AI coding agents have moved from experimental assistants to replacements for entry-level tech jobs. Founders are using funding not to hire, but to deploy specialized agents. Ryan Carson used his seed round to launch an AI ‘Claw Chief’ as his chief of staff and is preparing another for marketing, explicitly refusing to hire new human staff.
This shift is restructuring engineering teams. David Heinemeier Hansson (DHH) of Basecamp has moved his company to an AI-first model, describing the work as “intoxicating supervision.” The bottleneck is no longer writing syntax but providing high-level creative direction. Engineers now ship projects previously deemed too time-consuming, focusing ambition on design while AI handles execution.
“I have refused to hire new staff, choosing instead to deploy specialized agents for Chief of Staff and marketing roles. Human employees are fallible and eventually leave, while agents offer compounding improvements and total retention.”
- Ryan Carson, This Week in Startups
The economic model is forcing the change. Peter Yang argues on the a16z Podcast that agents remove the emotional friction and alignment overhead that bloats growing companies. The goal is to keep teams intentionally small - 2-3 person product teams augmented by AI - to preserve runway and increase productivity.
This is deflationary for both headcount and software costs.
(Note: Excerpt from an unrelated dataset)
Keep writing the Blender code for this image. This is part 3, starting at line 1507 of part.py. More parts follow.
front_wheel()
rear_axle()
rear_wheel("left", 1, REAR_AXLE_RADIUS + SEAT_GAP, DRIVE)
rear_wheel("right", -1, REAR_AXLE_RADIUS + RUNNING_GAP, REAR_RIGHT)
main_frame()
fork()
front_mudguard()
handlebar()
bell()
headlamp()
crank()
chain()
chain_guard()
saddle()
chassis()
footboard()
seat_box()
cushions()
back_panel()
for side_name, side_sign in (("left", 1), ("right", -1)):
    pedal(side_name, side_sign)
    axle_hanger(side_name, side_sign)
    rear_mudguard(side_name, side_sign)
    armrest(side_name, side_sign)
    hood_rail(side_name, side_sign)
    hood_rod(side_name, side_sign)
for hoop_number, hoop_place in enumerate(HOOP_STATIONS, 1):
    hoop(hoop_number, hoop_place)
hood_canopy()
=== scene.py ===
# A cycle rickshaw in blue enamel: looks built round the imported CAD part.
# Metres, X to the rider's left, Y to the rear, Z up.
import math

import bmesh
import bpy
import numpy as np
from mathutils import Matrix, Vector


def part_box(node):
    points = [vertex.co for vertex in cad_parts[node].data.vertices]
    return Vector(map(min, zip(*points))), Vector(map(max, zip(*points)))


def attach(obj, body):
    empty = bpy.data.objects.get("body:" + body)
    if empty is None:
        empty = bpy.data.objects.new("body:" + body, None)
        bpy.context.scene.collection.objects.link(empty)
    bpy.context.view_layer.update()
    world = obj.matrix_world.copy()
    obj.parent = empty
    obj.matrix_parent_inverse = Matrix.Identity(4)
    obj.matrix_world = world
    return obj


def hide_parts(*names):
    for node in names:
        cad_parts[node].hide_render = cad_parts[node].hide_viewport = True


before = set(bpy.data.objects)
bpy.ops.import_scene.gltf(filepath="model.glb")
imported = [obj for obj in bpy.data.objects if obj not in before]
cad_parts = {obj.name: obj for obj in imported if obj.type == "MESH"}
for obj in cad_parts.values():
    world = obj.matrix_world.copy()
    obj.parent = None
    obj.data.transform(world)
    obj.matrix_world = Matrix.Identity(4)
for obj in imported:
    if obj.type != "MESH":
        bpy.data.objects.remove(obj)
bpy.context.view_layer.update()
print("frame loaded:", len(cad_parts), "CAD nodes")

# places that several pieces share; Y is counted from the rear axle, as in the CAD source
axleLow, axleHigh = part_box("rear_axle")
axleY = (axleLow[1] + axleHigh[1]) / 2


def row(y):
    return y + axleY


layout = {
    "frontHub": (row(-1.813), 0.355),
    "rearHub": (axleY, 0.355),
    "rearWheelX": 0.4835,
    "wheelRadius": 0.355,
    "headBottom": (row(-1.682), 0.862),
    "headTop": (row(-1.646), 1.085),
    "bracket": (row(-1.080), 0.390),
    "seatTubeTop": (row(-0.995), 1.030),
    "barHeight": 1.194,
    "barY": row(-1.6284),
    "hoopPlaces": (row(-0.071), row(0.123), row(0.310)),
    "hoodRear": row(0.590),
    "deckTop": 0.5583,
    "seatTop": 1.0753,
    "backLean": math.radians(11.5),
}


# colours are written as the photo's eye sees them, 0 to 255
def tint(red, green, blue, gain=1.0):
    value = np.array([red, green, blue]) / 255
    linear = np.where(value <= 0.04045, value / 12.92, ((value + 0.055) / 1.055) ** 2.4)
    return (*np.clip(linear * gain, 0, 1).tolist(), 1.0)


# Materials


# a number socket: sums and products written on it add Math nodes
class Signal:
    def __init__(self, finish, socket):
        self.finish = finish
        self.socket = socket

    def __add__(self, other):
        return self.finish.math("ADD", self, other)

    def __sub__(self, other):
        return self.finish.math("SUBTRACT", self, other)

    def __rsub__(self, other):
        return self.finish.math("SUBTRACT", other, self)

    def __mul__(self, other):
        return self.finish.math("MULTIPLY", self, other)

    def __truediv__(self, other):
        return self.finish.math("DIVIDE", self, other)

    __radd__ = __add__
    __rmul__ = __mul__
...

Startups are now “vibe coding” their own internal tools to replace paid SaaS subscriptions, eroding the moat of companies that relied on the high cost of custom software development. As execution becomes a commodity, the competitive advantage shifts to human taste and the capacity for oversight.
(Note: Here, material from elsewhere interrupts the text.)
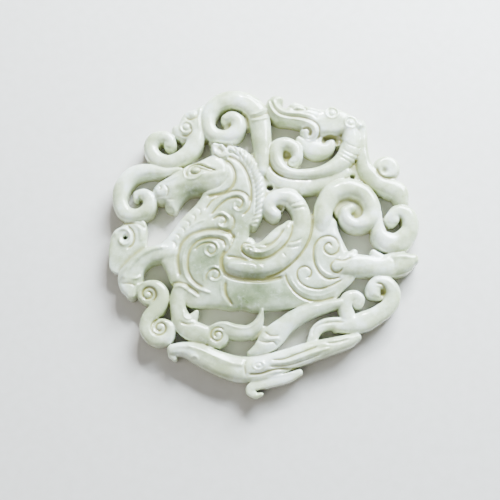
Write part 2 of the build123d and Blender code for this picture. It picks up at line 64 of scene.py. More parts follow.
# Rounded scrolls. Each has its crest as a share of CREST, then its stations from end to end:
# across, up, half the width as a share of SCROLL_HALF.
SCROLLS = {
    "top_scroll": (0.96, (-0.7, 17.6, 0.7), (-0.5, 20.4, 1), (-0.5, 23.5, 1.15), (-0.8, 27, 1.3), (-1.2, 31, 1.4),
        (-2.3, 34.4, 1.45), (-5, 36.5, 1.45), (-8.6, 37.2, 1.4), (-12.1, 36, 1.3), (-14.4, 33.3, 1.1),
        (-14.7, 30.2, 1), (-13.4, 27.8, 1), (-10.9, 27, 0.95), (-8.3, 27.5, 1), (-6.8, 29.4, 1), (-7, 31.4, 0.95),
        (-8.6, 32.5, 0.8), (-10.2, 31.9, 0.6)),
    "dragon_neck": (0.98, (21.8, 30.6, 0.9), (22.3, 27.5, 1.15), (22, 23.8, 1.35), (20.3, 20.7, 1.25),
        (17.3, 18.4, 1.05), (13.5, 17, 0.85), (9.5, 16.6, 0.75), (6.2, 17, 0.75), (3.9, 18.6, 0.9),
        (2.7, 21.3, 1.05), (3.3, 24, 1.05), (5.6, 24.9, 0.95), (7.8, 23.6, 0.9), (8.3, 21.3, 0.75),
        (7.1, 19.9, 0.55)),
    "neck_border": (0.82, (0.4, 19.4, 0.5), (1.5, 16.6, 0.65), (4.2, 14.6, 0.75), (8.2, 13.7, 0.9),
        (12.6, 13.9, 0.95), (17, 15.4, 0.85), (20.8, 17.4, 0.6)),
    "nape_border": (0.88, (25, 30.4, 0.65), (25.2, 27.6, 0.7), (25.1, 24.4, 0.75), (25.2, 21, 0.9),
        (26, 17.8, 1.1), (28.3, 14.9, 1.2), (31.1, 13.5, 1.15), (33.9, 12.1, 1.2), (34.8, 9.2, 0.75)),
    "upper_left_scroll": (0.92, (-18, 32, 0.9), (-17.7, 28, 1.15), (-18.2, 24.6, 1.15), (-20.6, 21.7, 1.05),
        (-24.2, 20, 1), (-27.6, 20.9, 1.05), (-29.3, 23.8, 0.95), (-28.2, 26.3, 0.95), (-25.8, 27, 0.8),
        (-24.2, 25.9, 0.7), (-24.5, 24.4, 0.5)),
    "left_scroll": (0.9, (-21.4, 18, 0.3), (-25.2, 17.3, 0.6), (-29.8, 17.8, 0.9), (-33.8, 16.6, 1.05),
        (-36.2, 13.2, 1.05), (-36.6, 9.6, 0.95), (-35.2, 6.6, 1), (-32.2, 6, 0.8), (-29.6, 7.3, 0.9),
        (-29, 9.8, 0.9), (-30.4, 11.4, 0.75), (-32.2, 11.3, 0.55), (-32.6, 10.3, 0.35)),
    "horse_tail": (1, (13.4, -1, 0.7), (14, 2, 1), (14.4, 5, 1.2), (15.1, 8.4, 1.25), (17.3, 11.7, 1.3),
        (21.2, 13, 1.3), (25.1, 11.3, 1.2), (26.9, 7.8, 1.15), (26.1, 4.5, 1.15), (23, 3.2, 0.9), (20.6, 4.4, 0.9),
        (20.2, 6.5, 0.8), (21.5, 7.6, 0.6)),
    "right_scroll": (0.92, (29, 6.6, 0.2), (28.9, 4.6, 0.33), (28.5, 2.6, 0.8), (28.6, 0.7, 1.1), (30, -0.9, 1.3),
        (32, -1.5, 1.35), (34.2, -0.7, 1.35), (36.2, 2.4, 1.15), (35.7, 5.7, 1.15), (33.4, 6.8, 0.9),
        (31.9, 5.5, 0.7), (32.4, 4.2, 0.5)),
    "wing": (1, (-8.4, -7.4, 0.9), (-5.6, -7.9, 1.1), (-1.8, -8.2, 1.05), (2.2, -7.3, 1.1), (5.8, -4.6, 1.2),
        (8.3, -0.6, 1.25), (9.2, 3.8, 1.2), (8.6, 7.6, 1.2), (6.4, 10.3, 1.15), (3.5, 10.6, 1.05),
        (1.4, 9.2, 0.95), (1, 7.3, 0.95), (2.3, 6.1, 0.9)),
    "wing_leaf": (0.96, (-4.6, -3.1, 0.75), (-2.4, -3.6, 1), (0.6, -2.9, 1.3), (3.1, -0.8, 1.4), (4.9, 1.2, 1.25),
        (6.1, 2.9, 0.8)),
    "mane": (0.93, (-9, 23.7, 0.4), (-6.4, 22.7, 0.65), (-3.9, 20.2, 0.75), (-2.1, 16.9, 0.75), (-1.3, 13.2, 0.7),
        (-1.3, 9.6, 0.65), (-1.6, 6, 0.55), (-2.9, 3.2, 0.5)),
    "raised_foreleg": (0.88, (-23, -3.6, 1.2), (-26, -3.9, 1.15), (-29.3, -4.9, 1.1), (-31.9, -7.2, 1.2),
        (-33.2, -10, 1.55), (-33.3, -12.6, 1.25), (-32.9, -14.4, 0.7)),
    "folded_foreleg": (0.88, (-20.4, -12.6, 1.1), (-21.4, -15.6, 1), (-21.2, -18.3, 1), (-20.2, -21, 1.25),
        (-18.1, -23.1, 1.3), (-15, -24.4, 1.25)),
    "leg_tuft": (0.8, (-19, -21.2, 0.8), (-17.7, -20.2, 0.65), (-16.8, -18.8, 0.3)),
    "cloud_scroll": (0.86, (-0.8, -18.4, 0.25), (-1.7, -21.4, 0.6), (-4, -23.5, 0.85), (-7.2, -23.6, 0.95),
        (-10.3, -22.9, 0.95), (-12.8, -23.9, 0.85), (-13, -26, 0.65), (-11.3, -26.7, 0.5)),
    "foot_scroll": (0.88, (-30.5, -15.2, 0.4), (-30.7, -13.6, 0.45), (-29.1, -12.2, 0.6), (-26.6, -12.6, 0.85),
        (-25.3, -15, 0.95), (-26.4, -17.9, 1), (-28.4, -20.5, 0.95), (-28.5, -23.4, 0.95), (-26.4, -25.4, 0.95),
        (-23.9, -24.8, 0.9), (-23.3, -22.6, 0.7), (-24.7, -21.4, 0.5), (-25.8, -22.2, 0.35)),
    "hind_leg": (0.9, (18.4, -16.5, 0.6), (12, -18.2, 0.85), (7.6, -20, 1.05), (4.6, -22.2, 1.15),
        (2.3, -24.3, 1.35), (0.3, -26.3, 1.25), (-1.7, -27.9, 0.85), (-3.8, -28.9, 0.4)),
    "rear_leg": (0.92, (17.5, -7.6, 1.1), (21, -7, 1.4), (24.4, -7.1, 1.35), (27.8, -7.5, 1.3), (31.2, -7.1, 1.55),
        (34.6, -6.3, 1.4), (36.5, -5.7, 0.8)),
    "hock_tuft": (0.85, (20.2, -6, 1), (21.4, -4.9, 0.95), (22.1, -3.8, 0.45)),
    "ankle_tuft": (0.85, (28.8, -6.2, 0.9), (27.7, -5, 0.75), (26.8, -3.8, 0.4)),
    "lower_right_scroll": (0.88, (17.4, -22.6, 0.6), (20, -22.1, 1.05), (23.6, -21.2, 1.25), (27.2, -19.5, 1.1),
        (30.2, -17.1, 1.05), (31.3, -14.2, 0.95), (29.9, -11.7, 0.9), (27.3, -11.6, 0.85), (26.1, -13.4, 0.75),
        (27.2, -14.6, 0.45)),
    "lower_right_curl": (0.86, (20.4, -21, 0.9), (19.6, -17.9, 0.95), (20.1, -15.5, 0.85), (21.9, -14.8, 0.75),
        (23.1, -15.8, 0.65), (22.7, -17, 0.45)),
    "tail_feather": (0.8, (11.1, -26, 0.6), (12.4, -23.2, 0.7), (15, -21.7, 0.75), (19.2, -21.5, 0.8)),
    "low_dragon": (0.93, (-22.3, -28, 0.75), (-19.2, -27.9, 0.95), (-15.6, -29.2, 1.3), (-11.2, -31.2, 1.45),
        (-6.2, -32.6, 1.55), (-1, -32.2, 1.45), (4.5, -30.6, 1.35), (10, -28.7, 1.25), (15.4, -27.2, 1.05),
        (20, -25.9, 0.85), (22.2, -25, 0.5)),
    "chin_curl": (0.78, (8, -33.4, 0.45), (5.4, -34.6, 0.6), (1.6, -35.5, 0.65), (-2, -36.4, 0.7),
        (-3.7, -37.6, 0.6), (-2.4, -38.8, 0.4), (-1, -38.5, 0.25)),
    "jaw_tuft": (0.8, (8.9, 26.3, 0.45), (10.9, 24.5, 0.9), (13.7, 23.6, 1.1), (16.3, 24, 0.85), (17.4, 25.4, 0.5)),
    "snout_curl": (0.8, (-21, -28.2, 0.6), (-22.4, -28.9, 0.6), (-21.9, -30.1, 0.35)),
}
FLAT_POWER, ROUND_POWER = 2.4, 0.62  # their cross-section: a little flat on top, steep at the sides
THINNEST = 0.35         # the share of SCROLL_HALF below which a scroll gets no lower
THIN_LOSS = 0.45        # how much of its rise a scroll loses as it narrows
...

“The shift is a transition from manual labor to intoxicating supervision. The team is now tackling high-priority optimizations they previously considered too time-consuming to touch.”
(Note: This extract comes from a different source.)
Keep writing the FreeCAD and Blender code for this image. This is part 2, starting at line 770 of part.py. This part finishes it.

- DHH, The Pragmatic Engineer
The tools driving this change are winning enterprise adoption. Anthropic’s Claude Code has captured developer loyalty, helping drive the company’s revenue to a $19 billion annual run rate and overtaking OpenAI in business payment market share on platforms like Ramp. For engineers, the work dynamic itself is changing, creating a variable-schedule reward system that Peter Yang compares to a slot machine. The foundational work of software development is being automated, and the human role is being rewritten in real time.